The Federal Reserve Bank of New York released a report Monday that said consumers’ inflation expectations rebounded in February, suggesting that a disinflationary mindset has not set in with the U.S. public.
The report showed that inflation expectations jumped up after turning down sharply in January, raising fears that the Fed may be losing some of its hard-won credibility on its management of prices.
Consumers’ median expectation for inflation one year ahead increased from 2.4 percent in January, the lowest mark since the New York Fed has run the survey, to 2.7 in February. Longer-term inflation expectations similarly recovered. Median inflation expectations consistently run well above actual inflation and the Fed’s 2 percent target for a variety of reasons, but the Fed merely wants to see that they are stable.
Monday’s survey results will likely allow Fed members to rule out the worst-case scenario — that people are losing faith in the Fed’s 2 percent inflation target after years of below-target inflation. The fear has long been that if persistently low prices translated into lower inflation expectations, those expectations would become self-fulfilling, damaging the Fed’s ability to pursue stable inflation and full employment.
Along with the recent uptick in actual measured inflation, which ran close to zero throughout 2015, the news should reassure Fed Chairwoman Janet Yellen and others at the central bank who have acknowledged in recent statements that there have been more signs that shoppers are downgrading their expectations for price hikes.
Even though the situation has lingered for years, the Fed has attributed slow price gains to “transitory factors,” especially the massive decline in oil prices and the strengthening of the dollar. Once those factors abate, Yellen has argued, the Fed’s easy-money policies should translate into rising inflation and the U.S. economy returning to full strength.

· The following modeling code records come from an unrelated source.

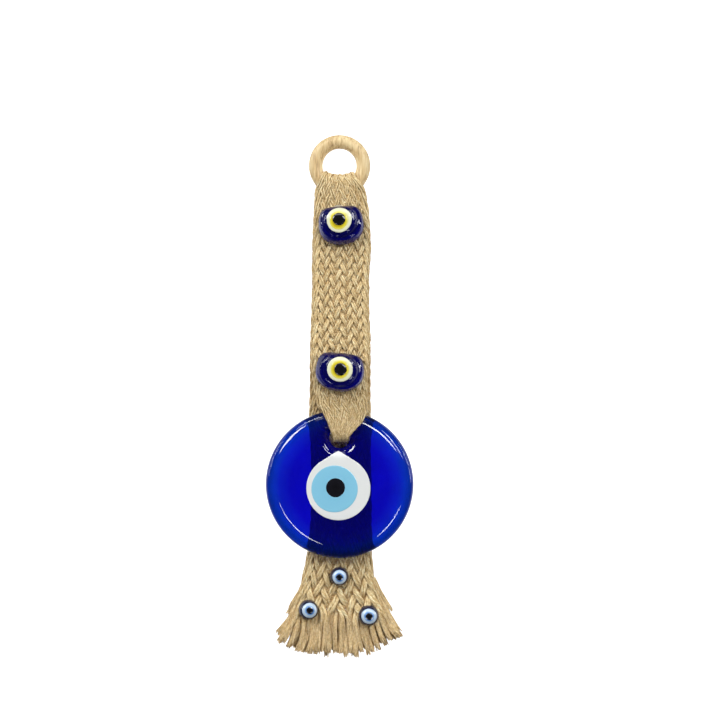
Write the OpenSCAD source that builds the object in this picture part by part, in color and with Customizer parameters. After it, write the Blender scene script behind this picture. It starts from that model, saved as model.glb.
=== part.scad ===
// Hanging glass eye charm: a flat jute braid looped over a turned wooden ring. The front run
// carries two lampwork eye beads and narrows through the hole of a pressed glass disc; the
// rear run passes behind the disc and ends in a fringed tail with three small eye charms.
// Front is -Y, up is +Z. The origin is the top of the ring's hole, where a hook bears.

/* [Wooden ring] */
// Outside diameter of the ring
ring_od = 25; // [24:0.5:30]
// Diameter of the ring's round section
ring_section = 5.7; // [5:0.1:6]

/* [Braid] */
// Thickness of the flat braid
strap_t = 3; // [2.5:0.1:3.2]
// Width of the front run of the braid
front_w = 23.6; // [22:0.1:24]
// Width of the rear run of the braid
rear_w = 25; // [24.5:0.1:26]
// Width of the braid where it bunches inside the ring
loop_w = 12.6; // [11:0.1:13]
// Height of the mid-strap flex line
flex_z = -60; // [-62:1:-58]

/* [Glass disc] */
// Diameter of the disc
disc_d = 60; // [58:0.5:62]
// Thickness of the disc
disc_t = 5.8; // [5.5:0.1:6]
// Height of the disc's centre
disc_z = -135.8; // [-137:0.1:-135]
// Diameter of the hole for the braid
hole_d = 9.2; // [9:0.1:9.6]
// Distance of the hole from the disc's centre
hole_up = 18.9; // [18.5:0.1:19.2]
// Diameter of the white drop
white_d = 25.8; // [25:0.1:26]
// Diameter of the light blue iris
blue_d = 18.8; // [18:0.1:19]
// Diameter of the black pupil
pupil_d = 7.8; // [7:0.1:8.5]

/* [Eye beads] */
// Width of a bead
bead_w = 19; // [18:0.5:20]
// Thickness of a bead
bead_t = 7.4; // [7:0.1:8]
// Diameter of a bead's white ring
bead_white_d = 10.3; // [10:0.1:10.6]
// Diameter of a bead's yellow ring
bead_yellow_d = 8; // [7.6:0.1:8.2]
// Diameter of a bead's pupil
bead_pupil_d = 5.1; // [4.8:0.1:5.4]

/* [Charms and fringe] */
// Diameter of a small charm
charm_d = 8; // [7.5:0.1:8.2]
// Thickness of a small charm
charm_t = 4.2; // [4:0.1:4.5]
// Number of cord ends in the fringe
fringe_n = 18; // [14:1:18]
// Diameter of one cord end
cord_d = 2; // [1.8:0.1:2]

/* [Hidden] */
$fn = 64;

big = 100;                 // half-size of a cutting block
glue_t = 0.3;              // thickness of a glue film
slip = 0.2;                // air between the disc and the braid

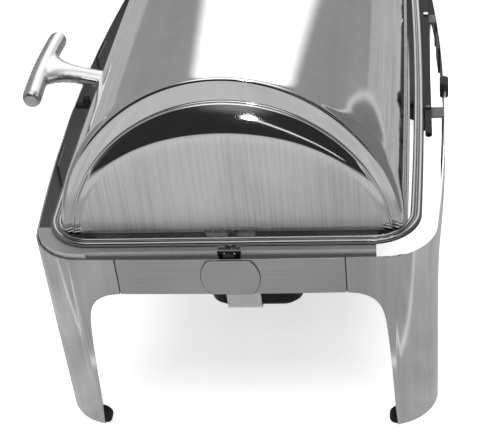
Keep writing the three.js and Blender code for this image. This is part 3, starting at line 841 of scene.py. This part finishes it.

In a speech last month, New York Fed president William Dudley, the vice chairman of the central bank’s monetary policy committee, said that any further declines in survey-based inflation expectations would be “worrisome.” Monday’s news should allay those fears.
Fed members are due to meet in Washington on Tuesday for a two-day meeting to set monetary policy, concluding with a statement and a press conference by Yellen Wednesday afternoon.